Ce ne fut pas sans opposition que la loi nouvelle put être appliquée partout ; dans certaines communes, il y eut des émeutes : on prit d'assaut les maisons d'école, on brûla les livres de classe et le matériel d'enseignement ; mais grâce à la fermeté du gouvernement démocratique, qui fit emprisonner les principaux meneurs, le calme se rétablit. Un différend qui éclata entre Scherr et le bourgmestre Hirzel. chef du gouvernement, faillit aussi compromettre le succès de l'oeuvre commencée : mal soutenu par le pouvoir exécutif, auquel sa grande autorité personnelle portait ombrage, et violemment attaqué dans un pamphlet politique par le chef de l'opposition conservatrice, le Dr Bluntschli, le directeur de l'école de Küsnacht voulut donner sa démission (1837) ; mais la majorité du Grand-Conseil lui ayant témoigné sa confiance par un vote solennel, et ayant repoussé le nouveau règlement de l'école normale qu'avait préparé le Conseil exécutif, Scherr conserva ses fonctions. La paix se rétablit bientôt entre les deux fractions du parti démocratique, et l'année 1838 vit se continuer et s'achever la réforme scolaire. Mais de fâcheux évènements allaient briser, l'année suivante, la carrière de Scherr à Zurich, et remettre en question tous les progrès réalisés par le régime libéral.

A la suite de la nomination du Dr Strauss comme professeur à l'université, des bandes armées de campagnards fanatisés par le clergé envahirent la ville de Zurich, renversèrent le gouvernement démocratique, et replacèrent le pouvoir entre les mains des conservateurs (6 septembre 1839). Scherr fut destitué ; nombre d'instituteurs distingués, ses élèves, durent quitter le canton de Zurich ; ils portèrent dans les cantons voisins l'esprit et la méthode du pédagogue de Küsnacht. Pour vivre, Scherr fonda dans le voisinage de Winterthour un pensionnat, qu'il transféra en 1843 à Hochstrasse, dans le canton de Thurgovie. C'est là qu'il acheva la rédaction de son Manuel de pédagogie (Handbuch der Pädagogik, 3 vol.), dont le premier volume avait paru en 1839. Les élections de 1845 ayant ramené les libéraux au pouvoir à Zurich, Scherr rédigea pour les écoles zuricoises, à la demande du gouvernement, un certain nombre de livres classiques, continuant ainsi à témoigner de l'intérêt qu'il portait à son canton d'adoption. Ces livres, qu'il ne cessa de perfectionner à chaque nouvelle édition, trouvèrent accès dans les écoles de la plupart des cantons de la Suisse allemande, où ils ont exercé une salutaire influence sur l'enseignement.

Ses nouveaux concitoyens de Thurgovie lui montrèrent bientôt l'estime qu'ils faisaient de ses talents et de son caractère : ils l'élurent en 1849 député à la Constituante cantonale, et en 1852 ils le placèrent à la tète du département de l'éducation.
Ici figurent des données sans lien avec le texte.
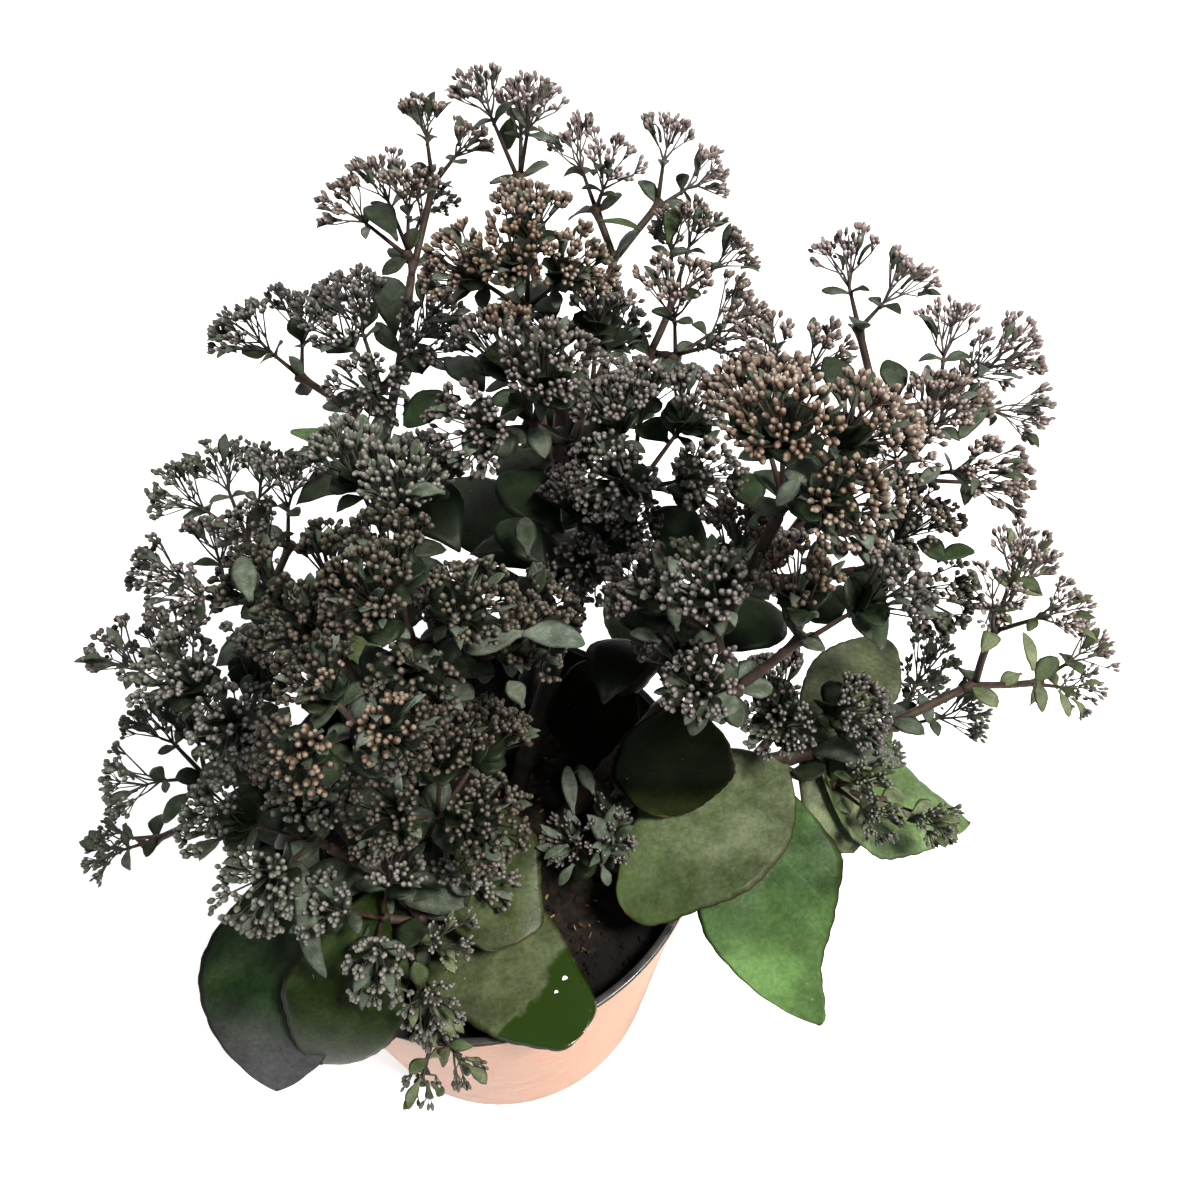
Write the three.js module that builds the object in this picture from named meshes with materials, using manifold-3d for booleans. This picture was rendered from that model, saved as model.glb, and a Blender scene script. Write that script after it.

Dans cette situation nouvelle, qu'il occupa trois ans, Scherr fit pour la Thurgovie ce qu'il avait fait pour Zurich ; il opéra une réorganisation complète du système de l'instruction primaire. A l'âge de soixante ans, en 1861, il accepta du Comité central de la Société des instituteurs suisses la rédaction du journal pédagogique Die schweizerische Lehrerzeitung, qu'il conserva jusqu'en 1865. Il continua jusqu'au bout à consacrer son temps et ses forces à la cause de l'instruction du peuple : en 1870, la veille de sa mort il travaillait encore à la rédaction d'un livre de lecture pour les écoles complémentaires zuricoises. Il est mort de la rupture d'un anévrisme, le 10 mars 1870, emportant avec lui l'estime et les regrets de toute la Suisse libérale. (Le présent article résume une notice de M. Rüegg. dans la Geschichte der schweizerischen Volksschule d'Otto Hunziker.)